Best wishes; we're all thinking of you, Katy
Posted by: katy | December 09, 2008 at 03:49 AM
delurking to say how glad I am to read about the margins!. I hope the pathology comes back as good as is possible.
I'm with everyone else - if I was local I'd come help. Having gone through most of a year coping with a non-healing broken ankle and surgery you both have my sympathy. That's hard to cope with without the follow-on illness.
Posted by: Leslie | December 08, 2008 at 06:27 PM
Two of my favorite sites for decluttering (a newfound passion of mine!) are unclutterer.com and zenhabits.net (I think it's .net). I really do feel so much better having a spare, orderly home. I also picked up the book "Does this Clutter Make my Butt Look Fat?" at the library and skimmed through it, and it helped kick-start me into my decluttering process.
Posted by: Jane | December 08, 2008 at 12:37 PM
Too bad we all live too far away to have an old-fashioned type "house-warming". Kitt and I and others would surely help you get things unpacked, painted, etc.
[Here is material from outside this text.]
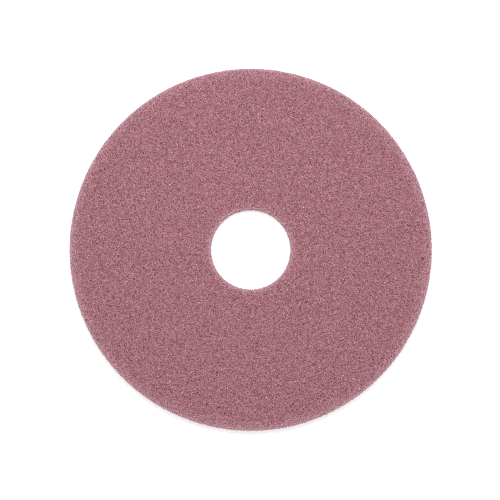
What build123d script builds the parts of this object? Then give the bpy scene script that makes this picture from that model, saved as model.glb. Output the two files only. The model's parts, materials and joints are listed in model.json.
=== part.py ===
"""Floor pad for a rotary floor machine: a die-cut ring of bonded nonwoven fibre.

The pad is one web of crimped fibres. Resin that carries the abrasive has soaked into one face,
and that layer, the working face, is stiffer and denser than the web behind it. The two layers
are bonded and never come apart in use, and each is written as a solid of its own.

Frame: +Z up, in millimetres. The origin is the centre of the hole on the driver face, the plain
face that the machine's pad driver grips. The pad lies on that face with its working face up.
"""

import os

from build123d import *

# Driving dimensions
PAD_DIAMETER = 406.4  # a 16 inch pad
HOLE_DIAMETER = 89.4  # passes the centre lock of the pad driver
PAD_THICKNESS = 25.0  # a full-thickness pad, 1 inch nominal
COAT_DEPTH = 4.0  # how far the abrasive resin soaks into the web

# The cutting die enters at the working face and presses the fibres over its edges.
WORKING_EDGE_RADIUS = 3.0
DRIVER_EDGE_RADIUS = 1.0

WEB_THICKNESS = PAD_THICKNESS - COAT_DEPTH


def die_cut_outline():
    """Draws the outline that the die cuts, the rim and the centre hole, in the open sketch."""
    Circle(PAD_DIAMETER / 2)
    Circle(HOLE_DIAMETER / 2, mode=Mode.SUBTRACT)


# Fibre web: the plain nonwoven body, from the driver face up to the depth that the resin reaches
with BuildPart() as fibre_web:
    with BuildSketch(Plane.XY):
        die_cut_outline()
    extrude(amount=WEB_THICKNESS)
    driver_face_edges = fibre_web.edges().filter_by(GeomType.CIRCLE).group_by(Axis.Z)[0]
    fillet(driver_face_edges, radius=DRIVER_EDGE_RADIUS)

# Abrasive face: the resin-bonded working layer, which lies on the web face to face
with BuildPart() as abrasive_face:
    with BuildSketch(Plane.XY.offset(WEB_THICKNESS)):
        die_cut_outline()
    extrude(amount=COAT_DEPTH)
    working_edges = abrasive_face.edges().filter_by(GeomType.CIRCLE).group_by(Axis.Z)[-1]
    fillet(working_edges, radius=WORKING_EDGE_RADIUS)

fibre_web.part.label = "fibre_web"
abrasive_face.part.label = "abrasive_face"

os.makedirs("parts", exist_ok=True)
export_step(fibre_web.part, "parts/fibre_web.step")
export_step(abrasive_face.part, "parts/abrasive_face.step")
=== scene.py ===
import json
import math

import bmesh
import bpy
import numpy as np
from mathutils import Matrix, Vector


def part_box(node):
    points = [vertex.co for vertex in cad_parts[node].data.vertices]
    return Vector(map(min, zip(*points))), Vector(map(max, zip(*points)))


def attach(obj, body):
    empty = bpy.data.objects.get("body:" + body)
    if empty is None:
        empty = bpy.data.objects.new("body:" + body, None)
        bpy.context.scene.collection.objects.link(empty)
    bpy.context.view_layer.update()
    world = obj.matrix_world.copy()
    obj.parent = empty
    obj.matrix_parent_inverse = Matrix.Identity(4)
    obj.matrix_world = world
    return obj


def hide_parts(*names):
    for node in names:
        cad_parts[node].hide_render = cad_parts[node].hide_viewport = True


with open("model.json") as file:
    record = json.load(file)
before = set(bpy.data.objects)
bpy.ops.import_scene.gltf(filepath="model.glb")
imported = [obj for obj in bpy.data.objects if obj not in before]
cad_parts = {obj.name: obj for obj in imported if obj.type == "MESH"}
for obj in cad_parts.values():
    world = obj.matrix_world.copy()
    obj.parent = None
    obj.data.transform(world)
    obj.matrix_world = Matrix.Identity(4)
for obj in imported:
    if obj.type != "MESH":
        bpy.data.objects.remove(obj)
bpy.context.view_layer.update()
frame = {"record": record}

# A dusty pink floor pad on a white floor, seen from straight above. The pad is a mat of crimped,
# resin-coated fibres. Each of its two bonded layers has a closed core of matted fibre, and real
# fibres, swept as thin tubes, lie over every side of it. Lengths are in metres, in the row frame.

MM = 0.001

# --- Sizes -----------------------------------------------------------------------------------------

# The pad's own sizes, from the frame
web_low, web_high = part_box("fibre_web")
face_low, face_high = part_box("abrasive_face")
RIM_R = max(face_high.x, web_high.x, face_high.y)
BOTTOM_Z, SEAM_Z, TOP_Z = web_low.z, face_low.z, face_high.z
centre_hole = next(mount for mount in frame["record"]["mounts"] if mount["name"] == "centre_hole")
HOLE_R = centre_hole["dims"]["r_mm"] * MM

WORKING_EDGE = 3 * MM  # rounding of the rim and of the hole at the working face
DRIVER_EDGE = 2 * MM  # and at the driver face, gentler than the CAD's 1 mm, so that no crimp juts out
SEAM_EDGE = 0.2 * MM  # and of the two cores where the layers meet
SKIN_STEP = 0.25 * MM  # between the stations at which the skin's section is known

# Each core lies a little below the pad's skin, under the fibres. Its mesh has cells of one size, apart
# from its hidden face on the seam, which keeps one row in so many, of cells so many times as wide.
CORE_INSET = 2.0 * MM
CORE_BELOW_TOP = 2.2 * MM
CORE_ABOVE_BOTTOM = 1.6 * MM
FACE_CORE_EDGE = 1.4 * MM
WEB_CELL = 1.9 * MM
FACE_CELL = 1.2 * MM
SEAM_ROWS = 8
SEAM_WIDTHS = 4
RELIEF_DEPTH = 0.8 * MM
RELIEF_SIZE = 1.9 * MM

# A fibre is a short crimped tube that rises and dives between two depths, with its ends buried.
FIBRE_POINTS = 7
FIBRE_STEP = 1.05 * MM
FIBRE_BEND = 0.52 / MM  # how sharply its crimp turns, in radians a metre
CRIMP_PITCHES = (4 * MM, 9 * MM)
DIVE_PITCHES = (3 * MM, 6 * MM)
FIBRE_DEPTHS = (0.08 * MM, 1.6 * MM)
END_DEPTH = 2.2 * MM
FIBRE_RADII = (0.29 * MM, 0.40 * MM)
DRIVER_FIBRE_RADII = (0.33 * MM, 0.44 * MM)
TUBE_SIDES = 3  # so that one triangle closes each end

# A cut end is a short, thinner tube that leans out of a wall.
CUT_END_POINTS = 5
CUT_END_RADII = (0.16 * MM, 0.24 * MM)
CUT_END_REACH = (0.2 * MM, 1.1 * MM)  # how far it stands out of the skin
CUT_END_LEAN = 0.4

DROP_RADII = (0.34 * MM, 0.6 * MM)
DROP_DEPTH = 0.1 * MM  # of its centre

# How many pieces of fibre there are on each side, and how many fibres in a piece
FACE_PIECES, FACE_FIBRES = 9, 5200
SIDE_PIECES, SIDE_FIBRES = 3, 4700
DRIVER_PIECES, DRIVER_FIBRES = 3, 5200
CUT_ENDS = 1400
RESIN_DROPS = 190

# The two steps of the R2 sequence, which fills a square without clumps
R2_STEPS = (0.7548776662, 0.5698402910)

rng = np.random.default_rng(1607)


# --- The outline of the pad's section, which every core and fibre follows ----------------------------


def arc(centre, radius, start, steps=8):
    """A quarter turn about a centre in the (r, z) plane, from an angle in degrees."""
    turn = np.radians(start) + np.linspace(0, np.pi / 2, steps + 1)
    return np.column_stack([centre[0] + radius * np.cos(turn), centre[1] + radius * np.sin(turn)])


def section(low, high, low_round, high_round, inset=0.0):
    """The section of a ring between two heights, anticlockwise from its low corner at the hole."""
    inner, outer = HOLE_R + inset, RIM_R - inset
    return np.vstack([
        arc((inner + low_round, low + low_round), low_round, 180),
        arc((outer - low_round, low + low_round), low_round, 270),
        arc((outer - high_round, high - high_round), high_round, 0),
        arc((inner + high_round, high - high_round), high_round, 90),
    ])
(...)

Take care. :)
Posted by: rlbates | December 08, 2008 at 10:44 AM
Great to have you back in action, Theresa. I see that the 'restlessly creative' nature is going to be put to maximal use. Good luck, both for your partner & your home improvement scheme. Like Kitt above, I would help if I could, but you probably wouldn't appreciate my style which is best described as 'old-fashioned pig sty.' My wife would probably side with you :)
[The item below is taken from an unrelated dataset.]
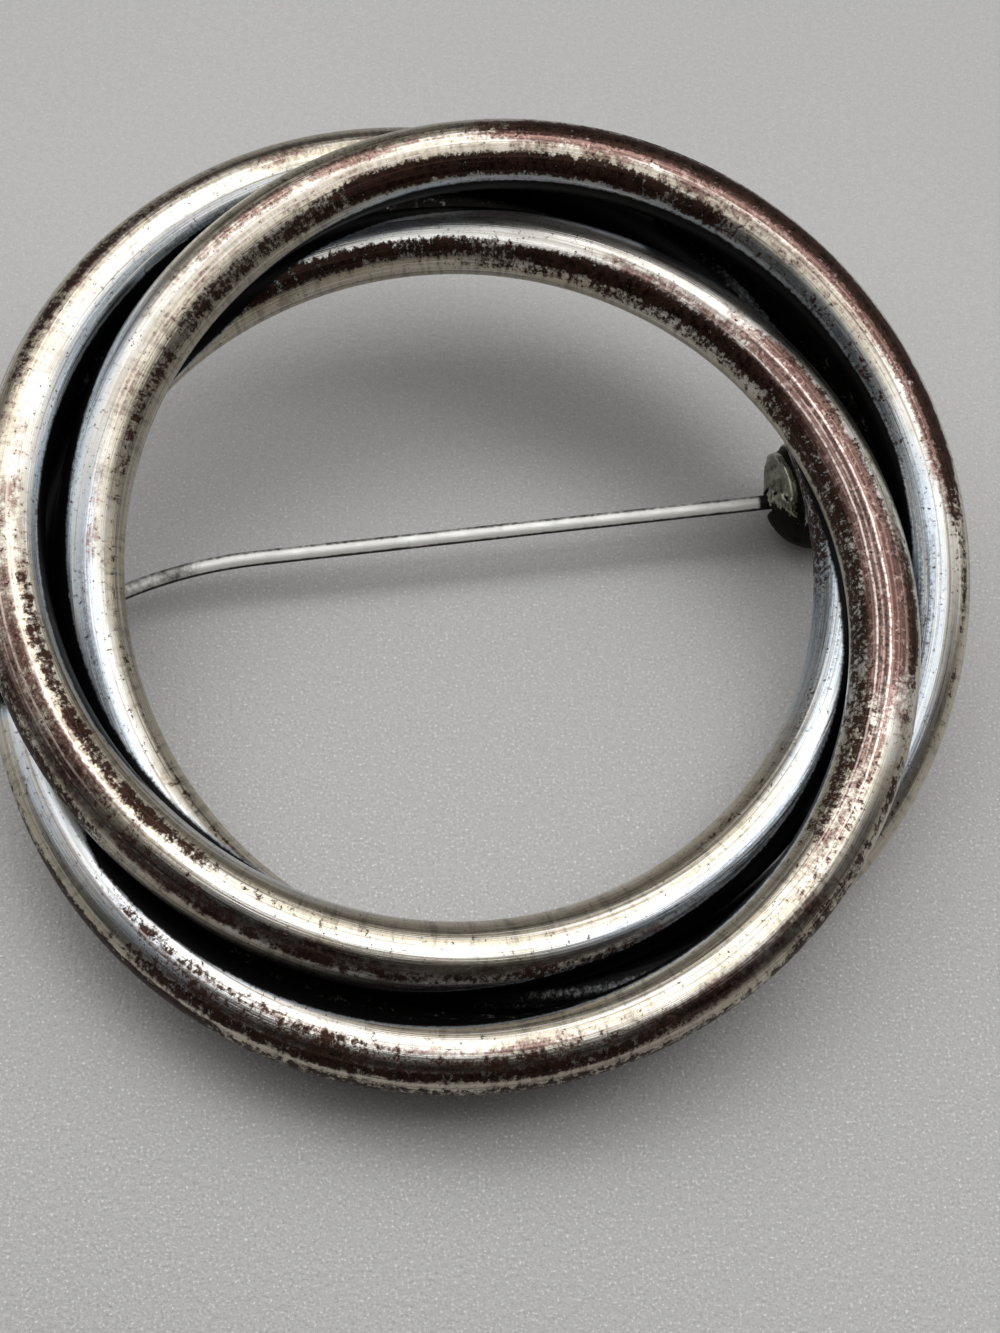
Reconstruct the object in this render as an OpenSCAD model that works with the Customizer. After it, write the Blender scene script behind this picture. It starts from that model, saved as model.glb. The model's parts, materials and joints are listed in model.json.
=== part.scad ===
// Circle brooch: three interlocked tube rings with a ball joint, a catch and a pin stem.
// Millimetres. It lies face up on its ball joint, its catch and its lower rim.

/* [Rings] */
// Radius of each ring's centre line
ring_radius = 17.2; // [12:0.1:25]
// Diameter of the round tube
tube_d = 2.85; // [1.6:0.05:4]
// Distance from the brooch centre to each ring's own centre
ring_offset = 2.05; // [1.2:0.01:3]
// Lean of each ring out of the brooch plane, degrees
ring_lean = 6.44; // [4:0.01:12]
// Diameter of each solder spot between two rings
solder_d = 1.5; // [0.8:0.1:2.4]

/* [Ball joint] */
// Diameter of the ball
ball_d = 4.6; // [3.4:0.1:6]
// Bearing of the ball from the brooch centre, degrees
ball_bearing = 18.95; // [-20:0.05:60]
// Distance of the ball from the brooch centre
ball_reach = 16.6; // [12:0.05:22]
// Width of the slot for the pin's eye
slot_w = 0.95; // [0.7:0.05:1.4]
// Diameter of the rivet
rivet_d = 0.8; // [0.5:0.05:1.2]

/* [Pin stem] */
// Diameter of the pin wire
pin_d = 0.66; // [0.5:0.02:1]
// Bearing in which the pin leaves the ball, degrees
pin_bearing = 187.5; // [170:0.1:210]
// Length from the rivet to the start of the bend
pin_straight = 24.6; // [15:0.1:35]
// Radius of the slight bend towards the catch
bend_radius = 20; // [10:0.5:60]
// Angle of that bend, degrees
bend_angle = 20; // [0:0.5:30]
// Length from the bend to the tip
pin_end = 4.6; // [3:0.1:10]
// Length of the tapered point at the tip
pin_point = 2.8; // [1:0.1:6]

/* [Catch] */
// Outside diameter of the C-shaped catch
catch_d = 2.5; // [2:0.05:3.4]
// Bore of the catch
catch_bore = 1.1; // [0.9:0.05:1.6]
// Length of the catch along the pin
catch_length = 2.4; // [1.5:0.1:4]
// Distance from the end of the bend to the middle of the catch
catch_reach = 2.2; // [1:0.1:6]
// Diameter of the foot that joins the catch to the ring
catch_foot_d = 2; // [1.2:0.1:3]

/* [Hidden] */
$fn = 64;
CUT = 10;               // longer than any small piece that it cuts
SINK = 0.35;            // how deep soldered pieces run into the tube
RIVET_FIT = 0.01;       // radial gap of the rivet in the ball
PIN_FIT = 0.04;         // radial gap of the rivet in the pin's eye
EYE_D = 2;              // diameter of the pin's flattened eye
EYE_T = 0.74;           // thickness of the eye
SLOT_ROOF = 1.15;       // height of the slot above the rivet
TIP_D = 0.12;           // blunt end of the point
BEND_THIN = 0.02;       // how much thinner the pin's bend is than its straight wires
BEND_LAP = 0.5;         // how far the bend runs into each straight wire, degrees
CATCH_LIP = 0.075;      // how far each side of the catch's mouth closes over its bore
RIVET_SHORT = 0.05;     // how far the rivet's ends stay inside the ball
FIRST_UP = [0, 0.17, 0.98];
SETTLE_STEPS = 12;

// One row for each ring. Columns: departure from ring_offset, bearing of the offset,
// rise, departure from ring_lean, bearing of the lean.
RINGS = [
  [-0.12,   11.9,  0.20,  0.69, -90.4],
  [ 0.13, -109.0,  0.01, -0.45, 143.8],
  [-0.01,  125.5, -0.22, -0.23,  35.8]
];
OFFSET = 0;
BEARING = 1;
RISE = 2;
LEAN = 3;
LEAN_BEARING = 4;
LAST_RING = len(RINGS) - 1;

// Where two rings touch and are soldered. Columns: ring, other ring, bearing.
SOLDER = [[0, 1, -15.5], [0, 1, 168.8], [0, 2, -86], [1, 2, 17.2], [1, 2, -163.4]];
SOLDER_BACK = 0.45;     // how far a solder spot lies behind the touching point
BALL_RING = 2;          // ring that carries the ball
CATCH_RING = 1;         // ring that carries the catch

tube_r = tube_d / 2;
ball_r = ball_d / 2;
mouth = catch_bore - 2 * CATCH_LIP;

function unit(v) = v / norm(v);
function on_plan(r, bearing, z) = [r * cos(bearing), r * sin(bearing), z];
function across(v, n) = v - (v * n) * n;

function offset_of(k) = ring_offset + RINGS[k][OFFSET];
function lean_of(k) = ring_lean + RINGS[k][LEAN];
function centre_of(k) = on_plan(offset_of(k), RINGS[k][BEARING], RINGS[k][RISE]);
function normal_of(k) = on_plan(sin(lean_of(k)), RINGS[k][LEAN_BEARING], cos(lean_of(k)));

// Point of ring k's centre line at a bearing from the brooch centre.
function ring_at(k, bearing, r = ring_radius, steps = 3) =
  let (c = centre_of(k), p = c + ring_radius * unit(across(on_plan(r, bearing, 0) - c, normal_of(k))))
  steps == 0 ? p : ring_at(k, bearing, norm([p.x, p.y]), steps - 1);

// The ball hangs under its ring, and the pin lies level with the ball's centre.
ball_z = ring_at(BALL_RING, ball_bearing).z - tube_r - ball_r + SINK;
BALL = on_plan(ball_reach, ball_bearing, ball_z);

// Middle of the catch, along the pin from the ball.
end_bearing = pin_bearing + bend_angle;
bend_end = BALL
  + on_plan(pin_straight + bend_radius * sin(bend_angle), pin_bearing, 0)
  + on_plan(bend_radius * (1 - cos(bend_angle)), pin_bearing + 90, 0);
CATCH = bend_end + on_plan(catch_reach, end_bearing, 0);
catch_arm = sqrt(pow(catch_d, 2) - pow(mouth, 2)) / 2;

// Lowest points of the brooch for an upward direction u: the ball's slotted bottom,
// the ends of the catch's arms and the rings.
function lowest(points, u) =
  let (heights = [for (p = points) p * u])
  [for (i = [0 : len(points) - 1]) if (heights[i] == min(heights)) points[i]][0];
function ball_foot(u) =
  let (side = on_plan(1, pin_bearing + 90, 0), rim = sqrt(pow(ball_r, 2) - pow(slot_w / 2, 2)))
  lowest([for (s = [-1, 1]) BALL + s * slot_w / 2 * side - rim * unit(across(u, side))], u);
function catch_foot(u) =
  lowest([for (s = [-1, 1], t = [-1, 1])
    CATCH + on_plan(s * catch_length / 2, end_bearing, -catch_arm)
      + on_plan(t * mouth / 2, end_bearing + 90, 0)], u);
function ring_foot(k, u) =
  centre_of(k) - ring_radius * unit(across(u, normal_of(k))) - tube_r * u;
function rim_foot(u) = lowest([for (k = [0 : LAST_RING]) ring_foot(k, u)], u);

// Upward direction once the brooch lies still on those three points.
function settle(u, steps) =
  let (b = ball_foot(u), next = unit(cross(rim_foot(u) - b, catch_foot(u) - b)))
  steps == 0 ? u : settle(next.z < 0 ? -next : next, steps - 1);
UP = settle(FIRST_UP, SETTLE_STEPS);

tip_x = atan2(UP.y, UP.z);
tip_y = -atan2(UP.x, norm([UP.y, UP.z]));
AXIS_X = [cos(tip_y), sin(tip_x) * sin(tip_y), cos(tip_x) * sin(tip_y)];
AXIS_Y = [0, cos(tip_x), -sin(tip_x)];

// Middle of the rings' extent along an axis.
function reach(k, e) = ring_radius * norm(across(e, normal_of(k))) + tube_r;
function middle(e) =
  (max([for (k = [0 : LAST_RING]) centre_of(k) * e + reach(k, e)])
    + min([for (k = [0 : LAST_RING]) centre_of(k) * e - reach(k, e)])) / 2;

module at_rest() {
  translate([-middle(AXIS_X), -middle(AXIS_Y), -(ball_foot(UP) * UP)])
    rotate([tip_x, tip_y, 0])
      children();
}

module ring(k) {
  translate(centre_of(k))
    rotate([0, lean_of(k), RINGS[k][LEAN_BEARING]])
      rotate_extrude()
        translate([ring_radius, 0])
          circle(d = tube_d);
}

module solder_spot(row) {
  spot = (ring_at(row[0], row[2]) + ring_at(row[1], row[2])) / 2;
  translate(spot - [0, 0, SOLDER_BACK])
    sphere(d = solder_d);
}

// Moves a piece drawn along +x, with the rivet along y, to the ball.
module at_ball() {
  translate(BALL)
    rotate([0, 0, pin_bearing])
      children();
}

module cross_hole(d) {
  rotate([90, 0, 0])
    cylinder(d = d, h = CUT, center = true);
}

module ball_joint() {
  at_ball() difference() {
    sphere(d = ball_d);
    translate([-CUT / 2, -slot_w / 2, SLOT_ROOF - CUT])
      cube([CUT, slot_w, CUT]);
    cross_hole(rivet_d + 2 * RIVET_FIT);
  }
}

module catch() {
  root_z = ring_at(CATCH_RING, atan2(CATCH.y, CATCH.x)).z - tube_r + SINK;
  translate(CATCH) rotate([0, 0, end_bearing]) difference() {
    union() {
      rotate([0, 90, 0])
        cylinder(d = catch_d, h = catch_length, center = true);
      cylinder(d = catch_foot_d, h = root_z - CATCH.z);
    }
    rotate([0, 90, 0])
      cylinder(d = catch_bore, h = CUT, center = true);
    translate([-CUT / 2, -mouth / 2, -CUT])
      cube([CUT, mouth, CUT]);
  }
}

module ring_frame() {
  color("silver") at_rest() union() {
    for (k = [0 : LAST_RING]) ring(k);
    for (row = SOLDER) solder_spot(row);
    ball_joint();
    catch();
  }
}

module hinge_rivet() {
  color("lightgrey") at_rest() at_ball()
    rotate([90, 0, 0])
      cylinder(d = rivet_d, h = ball_d - 2 * RIVET_SHORT, center = true);
}

module pin_wire(length, d2 = pin_d) {
  rotate([0, 90, 0])
    cylinder(d1 = pin_d, d2 = d2, h = length);
}

// Bend of the wire from the origin, starting along +x and turning towards +y.
module pin_bend() {
  translate([0, bend_radius, 0])
    rotate([0, 0, -90 - BEND_LAP])
      rotate_extrude(angle = bend_angle + 2 * BEND_LAP)
        translate([bend_radius, 0])
          circle(d = pin_d - BEND_THIN);
}

module pin_stem() {
  color("gainsboro") at_rest() at_ball() difference() {
    union() {
      rotate([90, 0, 0])
        cylinder(d = EYE_D, h = EYE_T, center = true);
      translate([rivet_d, 0, 0])
        pin_wire(pin_straight - rivet_d);
      translate([pin_straight, 0, 0])
        pin_bend();
      translate([pin_straight, bend_radius, 0])
        rotate([0, 0, bend_angle])
          translate([0, -bend_radius, 0]) {
            pin_wire(pin_end - pin_point);
            translate([pin_end - pin_point, 0, 0])
              pin_wire(pin_point, TIP_D);
          }
    }
    cross_hole(rivet_d + 2 * PIN_FIT);
  }
}

ring_frame();
hinge_rivet();
pin_stem();
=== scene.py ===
"""Circle brooch of three interlocked tube rings, lying face up on a pale table."""
import json
import math

import bmesh
import bpy
import numpy as np
from mathutils import Matrix, Vector, noise

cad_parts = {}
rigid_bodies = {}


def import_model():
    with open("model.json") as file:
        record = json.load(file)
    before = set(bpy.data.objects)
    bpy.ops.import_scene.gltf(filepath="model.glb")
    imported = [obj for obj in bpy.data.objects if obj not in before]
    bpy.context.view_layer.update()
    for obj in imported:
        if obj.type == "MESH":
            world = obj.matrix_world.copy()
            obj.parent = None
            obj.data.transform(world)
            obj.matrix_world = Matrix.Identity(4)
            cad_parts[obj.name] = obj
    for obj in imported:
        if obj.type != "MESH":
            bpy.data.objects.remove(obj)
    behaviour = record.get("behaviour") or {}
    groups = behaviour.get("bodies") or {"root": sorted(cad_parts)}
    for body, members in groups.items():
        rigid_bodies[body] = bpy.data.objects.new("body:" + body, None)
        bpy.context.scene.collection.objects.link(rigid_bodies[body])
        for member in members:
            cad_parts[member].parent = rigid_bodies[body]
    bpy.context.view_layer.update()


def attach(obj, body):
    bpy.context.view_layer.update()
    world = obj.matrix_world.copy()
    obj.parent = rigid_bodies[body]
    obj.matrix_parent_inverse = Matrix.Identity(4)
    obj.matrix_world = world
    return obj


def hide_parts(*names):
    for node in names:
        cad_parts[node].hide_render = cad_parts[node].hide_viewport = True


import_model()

MM = 0.001
UP = np.array([0, 0, 1.0])

# Sizes in millimetres, as in the CAD source.
RING_R, TUBE_R = 17.2, 1.425

# Each ring's centre and normal as the brooch lies, millimetres.
RINGS = {
    "ring_right": ((1.4984363, 0.5257843, 6.8290197), (0.006094, -0.3141281, 0.9493611)),
    "ring_lower": ((-1.1046168, -1.8499311, 6.1849405), (-0.0769671, -0.1323421, 0.9882113)),
    "ring_left": ((-1.5758635, 1.846071, 6.684339), (0.094973, -0.1306502, 0.9868691)),
}
RING_COLUMNS, RING_ROWS = 720, 96       # vertices along a ring and round its tube
RING_INSET, DENT = 0.008, 0.006         # how far the drawn tube stays inside the solid, and its dents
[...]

Posted by: Vijay | December 08, 2008 at 09:56 AM
So glad to hear about the margins. Hoping and praying about the immunohistochemistry.
Posted by: dragonfly | December 08, 2008 at 09:40 AM
If I were not in Denmark, I would come over and help out! Seeing as I just discovered your blog a week ago and have since burned through the entire archive... I'm a pretty big fan. If I had the money I would fly over to Rural during my January break and put your house in order for the sole benefit of being in the presence of your amazingness.